Given instruction >> Filter the data below for the string "this" and copy each matching line.

Records for the task >>
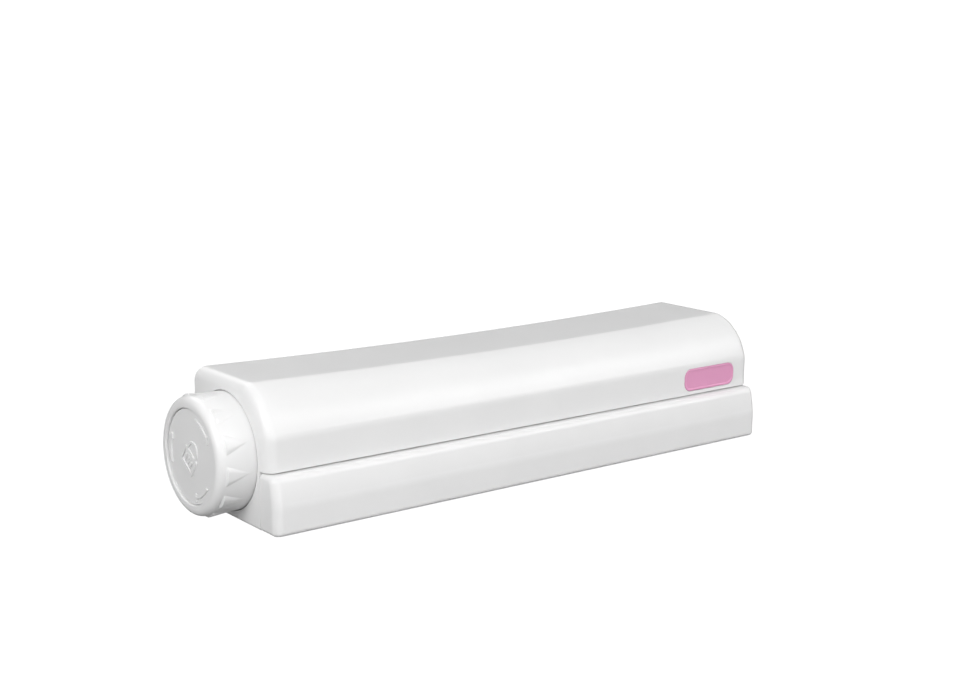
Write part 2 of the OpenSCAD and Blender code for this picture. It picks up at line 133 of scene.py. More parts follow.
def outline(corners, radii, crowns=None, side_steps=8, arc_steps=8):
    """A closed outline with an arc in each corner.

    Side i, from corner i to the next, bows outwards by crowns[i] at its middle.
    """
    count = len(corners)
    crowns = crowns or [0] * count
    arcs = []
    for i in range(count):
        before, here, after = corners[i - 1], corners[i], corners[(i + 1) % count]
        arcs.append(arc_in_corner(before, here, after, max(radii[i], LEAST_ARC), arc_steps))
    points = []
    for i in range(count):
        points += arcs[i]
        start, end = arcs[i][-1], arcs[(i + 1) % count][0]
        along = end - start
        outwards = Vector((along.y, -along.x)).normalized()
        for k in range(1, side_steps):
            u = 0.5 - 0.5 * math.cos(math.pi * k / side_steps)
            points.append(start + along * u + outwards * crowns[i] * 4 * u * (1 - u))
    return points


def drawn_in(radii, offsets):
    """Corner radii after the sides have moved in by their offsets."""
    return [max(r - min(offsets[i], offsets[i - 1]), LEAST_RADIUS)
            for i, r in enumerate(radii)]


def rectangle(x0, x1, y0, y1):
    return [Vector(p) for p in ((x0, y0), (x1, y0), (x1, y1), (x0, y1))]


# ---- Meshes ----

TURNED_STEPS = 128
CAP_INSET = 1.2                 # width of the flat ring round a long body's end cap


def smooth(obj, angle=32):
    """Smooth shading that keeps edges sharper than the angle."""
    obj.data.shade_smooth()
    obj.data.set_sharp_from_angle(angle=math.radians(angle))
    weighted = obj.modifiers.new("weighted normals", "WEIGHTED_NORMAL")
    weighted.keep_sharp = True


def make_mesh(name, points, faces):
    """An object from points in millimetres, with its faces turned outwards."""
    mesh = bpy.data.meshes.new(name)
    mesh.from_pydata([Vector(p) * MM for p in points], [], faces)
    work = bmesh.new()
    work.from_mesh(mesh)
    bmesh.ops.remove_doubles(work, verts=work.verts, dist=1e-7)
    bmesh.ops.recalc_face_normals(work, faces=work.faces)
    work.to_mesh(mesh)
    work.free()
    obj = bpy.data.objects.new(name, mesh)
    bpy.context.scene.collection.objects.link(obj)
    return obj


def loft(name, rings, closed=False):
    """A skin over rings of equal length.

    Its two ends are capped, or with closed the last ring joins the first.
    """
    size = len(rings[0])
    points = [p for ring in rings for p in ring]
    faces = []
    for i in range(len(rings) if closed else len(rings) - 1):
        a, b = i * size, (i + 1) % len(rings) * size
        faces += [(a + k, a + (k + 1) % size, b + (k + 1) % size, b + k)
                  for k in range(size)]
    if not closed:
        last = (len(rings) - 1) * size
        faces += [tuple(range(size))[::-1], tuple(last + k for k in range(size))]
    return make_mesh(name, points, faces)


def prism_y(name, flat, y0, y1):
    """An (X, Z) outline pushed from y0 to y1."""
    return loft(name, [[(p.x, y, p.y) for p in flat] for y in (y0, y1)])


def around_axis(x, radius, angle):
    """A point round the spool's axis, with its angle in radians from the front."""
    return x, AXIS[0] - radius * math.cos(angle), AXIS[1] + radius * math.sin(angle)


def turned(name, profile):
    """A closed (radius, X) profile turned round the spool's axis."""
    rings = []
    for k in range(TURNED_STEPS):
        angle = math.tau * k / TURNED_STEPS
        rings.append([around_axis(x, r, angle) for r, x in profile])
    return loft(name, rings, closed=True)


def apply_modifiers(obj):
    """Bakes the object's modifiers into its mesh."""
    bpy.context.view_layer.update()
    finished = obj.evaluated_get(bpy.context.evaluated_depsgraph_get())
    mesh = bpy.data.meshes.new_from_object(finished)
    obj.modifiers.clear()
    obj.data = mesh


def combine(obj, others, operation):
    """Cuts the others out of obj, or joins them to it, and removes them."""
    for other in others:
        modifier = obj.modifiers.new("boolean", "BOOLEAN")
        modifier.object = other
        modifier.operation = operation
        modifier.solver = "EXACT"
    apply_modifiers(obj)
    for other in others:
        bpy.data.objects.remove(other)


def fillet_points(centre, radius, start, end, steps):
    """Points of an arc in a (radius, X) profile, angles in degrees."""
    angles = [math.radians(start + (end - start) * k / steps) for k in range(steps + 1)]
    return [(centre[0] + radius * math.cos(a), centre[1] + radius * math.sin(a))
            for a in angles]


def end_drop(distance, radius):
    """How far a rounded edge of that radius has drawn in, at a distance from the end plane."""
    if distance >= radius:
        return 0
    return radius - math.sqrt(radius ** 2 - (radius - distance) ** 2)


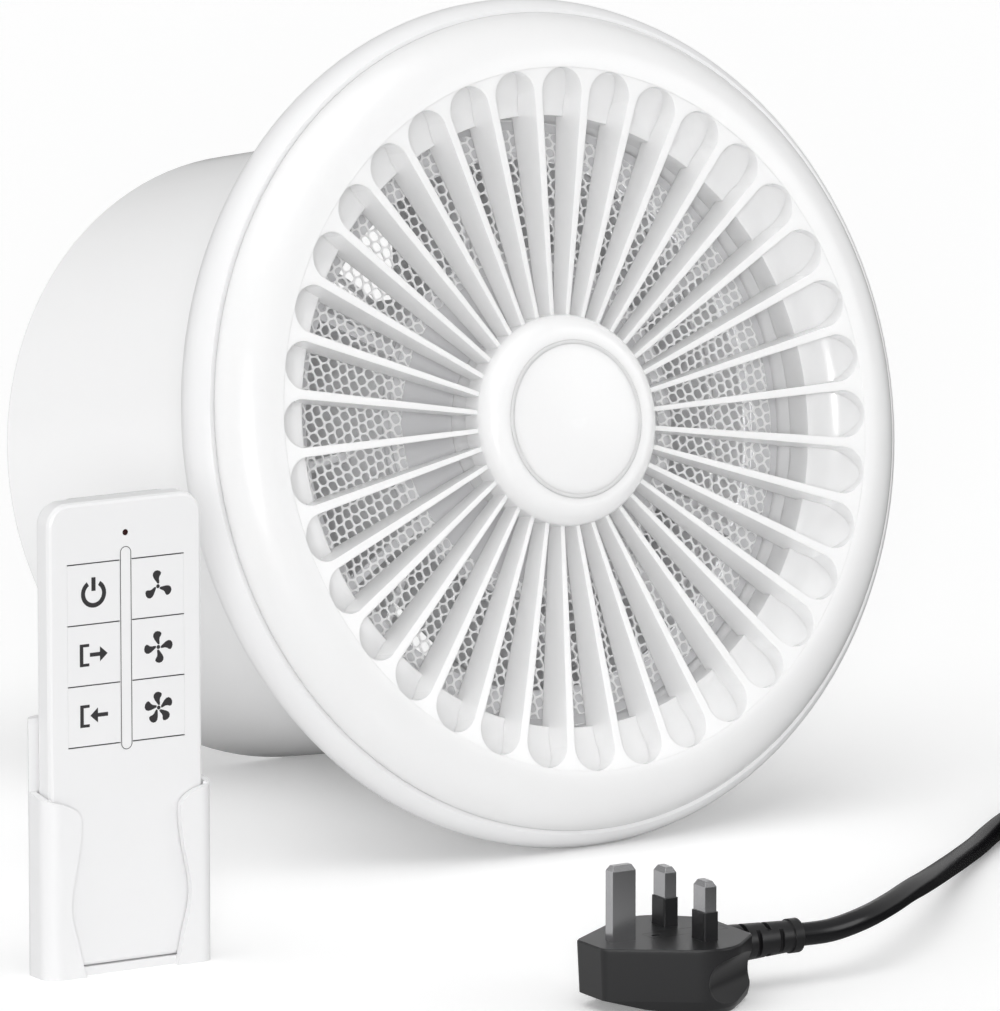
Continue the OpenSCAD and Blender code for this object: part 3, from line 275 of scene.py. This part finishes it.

Output below >>
Write part 2 of the OpenSCAD and Blender code for this picture. It picks up at line 133 of scene.py. More parts follow.
Continue the OpenSCAD and Blender code for this object: part 3, from line 275 of scene.py. This part finishes it.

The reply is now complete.